<<<<

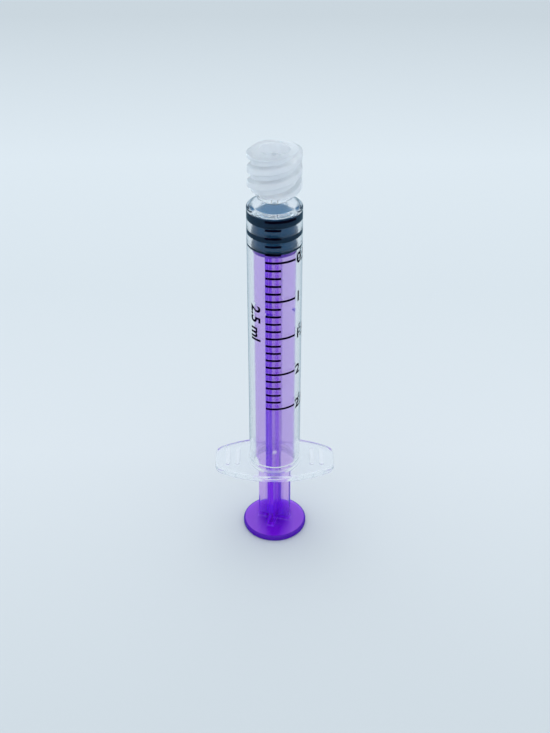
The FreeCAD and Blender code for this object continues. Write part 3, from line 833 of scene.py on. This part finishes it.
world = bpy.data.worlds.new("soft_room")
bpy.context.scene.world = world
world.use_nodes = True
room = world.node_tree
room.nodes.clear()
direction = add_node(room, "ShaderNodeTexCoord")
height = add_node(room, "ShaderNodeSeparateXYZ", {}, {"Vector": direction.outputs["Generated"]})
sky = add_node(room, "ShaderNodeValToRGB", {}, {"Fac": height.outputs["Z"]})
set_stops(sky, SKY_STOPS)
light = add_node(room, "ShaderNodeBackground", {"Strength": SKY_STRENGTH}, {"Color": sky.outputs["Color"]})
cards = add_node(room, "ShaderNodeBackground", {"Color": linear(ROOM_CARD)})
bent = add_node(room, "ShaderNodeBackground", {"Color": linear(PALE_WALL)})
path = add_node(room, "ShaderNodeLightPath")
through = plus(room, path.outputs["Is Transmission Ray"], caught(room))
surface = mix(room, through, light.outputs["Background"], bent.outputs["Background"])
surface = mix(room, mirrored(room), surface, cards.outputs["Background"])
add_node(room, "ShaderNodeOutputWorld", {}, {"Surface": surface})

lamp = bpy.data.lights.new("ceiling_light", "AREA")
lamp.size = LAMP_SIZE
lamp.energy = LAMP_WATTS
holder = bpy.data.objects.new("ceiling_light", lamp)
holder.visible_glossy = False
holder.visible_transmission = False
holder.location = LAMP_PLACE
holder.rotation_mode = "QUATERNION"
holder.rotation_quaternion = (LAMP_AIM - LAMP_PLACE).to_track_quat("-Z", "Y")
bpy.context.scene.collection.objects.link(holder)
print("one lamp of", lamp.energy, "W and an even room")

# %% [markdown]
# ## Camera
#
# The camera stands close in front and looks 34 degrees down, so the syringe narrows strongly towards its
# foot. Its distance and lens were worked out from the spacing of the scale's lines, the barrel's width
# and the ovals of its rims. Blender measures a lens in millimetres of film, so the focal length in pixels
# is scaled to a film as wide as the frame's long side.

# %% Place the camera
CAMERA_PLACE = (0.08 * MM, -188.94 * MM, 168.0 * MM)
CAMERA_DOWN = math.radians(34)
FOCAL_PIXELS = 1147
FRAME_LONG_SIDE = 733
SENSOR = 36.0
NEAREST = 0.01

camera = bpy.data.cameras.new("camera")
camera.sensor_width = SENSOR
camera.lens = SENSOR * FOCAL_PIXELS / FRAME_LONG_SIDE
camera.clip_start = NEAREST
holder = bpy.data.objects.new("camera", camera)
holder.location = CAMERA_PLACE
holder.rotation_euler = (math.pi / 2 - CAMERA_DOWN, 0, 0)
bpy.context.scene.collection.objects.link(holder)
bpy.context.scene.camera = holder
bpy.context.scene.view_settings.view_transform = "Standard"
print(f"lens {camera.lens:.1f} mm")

>>>>

WHAT THE EXERCISE ASKS
Reproduce the material verbatim, line by line.

OUTPUT FOR THIS TASK
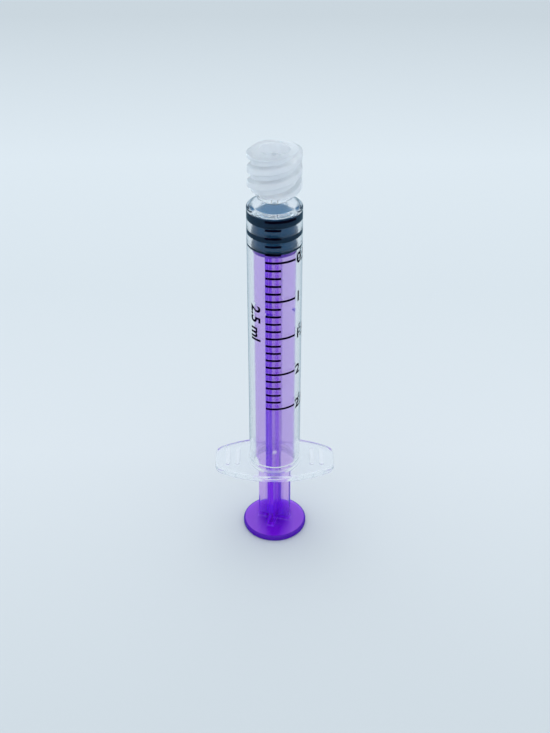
The FreeCAD and Blender code for this object continues. Write part 3, from line 833 of scene.py on. This part finishes it.
world = bpy.data.worlds.new("soft_room")
bpy.context.scene.world = world
world.use_nodes = True
room = world.node_tree
room.nodes.clear()
direction = add_node(room, "ShaderNodeTexCoord")
height = add_node(room, "ShaderNodeSeparateXYZ", {}, {"Vector": direction.outputs["Generated"]})
sky = add_node(room, "ShaderNodeValToRGB", {}, {"Fac": height.outputs["Z"]})
set_stops(sky, SKY_STOPS)
light = add_node(room, "ShaderNodeBackground", {"Strength": SKY_STRENGTH}, {"Color": sky.outputs["Color"]})
cards = add_node(room, "ShaderNodeBackground", {"Color": linear(ROOM_CARD)})
bent = add_node(room, "ShaderNodeBackground", {"Color": linear(PALE_WALL)})
path = add_node(room, "ShaderNodeLightPath")
through = plus(room, path.outputs["Is Transmission Ray"], caught(room))
surface = mix(room, through, light.outputs["Background"], bent.outputs["Background"])
surface = mix(room, mirrored(room), surface, cards.outputs["Background"])
add_node(room, "ShaderNodeOutputWorld", {}, {"Surface": surface})

lamp = bpy.data.lights.new("ceiling_light", "AREA")
lamp.size = LAMP_SIZE
lamp.energy = LAMP_WATTS
holder = bpy.data.objects.new("ceiling_light", lamp)
holder.visible_glossy = False
holder.visible_transmission = False
holder.location = LAMP_PLACE
holder.rotation_mode = "QUATERNION"
holder.rotation_quaternion = (LAMP_AIM - LAMP_PLACE).to_track_quat("-Z", "Y")
bpy.context.scene.collection.objects.link(holder)
print("one lamp of", lamp.energy, "W and an even room")

# %% [markdown]
# ## Camera
#
# The camera stands close in front and looks 34 degrees down, so the syringe narrows strongly towards its
# foot. Its distance and lens were worked out from the spacing of the scale's lines, the barrel's width
# and the ovals of its rims. Blender measures a lens in millimetres of film, so the focal length in pixels
# is scaled to a film as wide as the frame's long side.

# %% Place the camera
CAMERA_PLACE = (0.08 * MM, -188.94 * MM, 168.0 * MM)
CAMERA_DOWN = math.radians(34)
FOCAL_PIXELS = 1147
FRAME_LONG_SIDE = 733
SENSOR = 36.0
NEAREST = 0.01

camera = bpy.data.cameras.new("camera")
camera.sensor_width = SENSOR
camera.lens = SENSOR * FOCAL_PIXELS / FRAME_LONG_SIDE
camera.clip_start = NEAREST
holder = bpy.data.objects.new("camera", camera)
holder.location = CAMERA_PLACE
holder.rotation_euler = (math.pi / 2 - CAMERA_DOWN, 0, 0)
bpy.context.scene.collection.objects.link(holder)
bpy.context.scene.camera = holder
bpy.context.scene.view_settings.view_transform = "Standard"
print(f"lens {camera.lens:.1f} mm")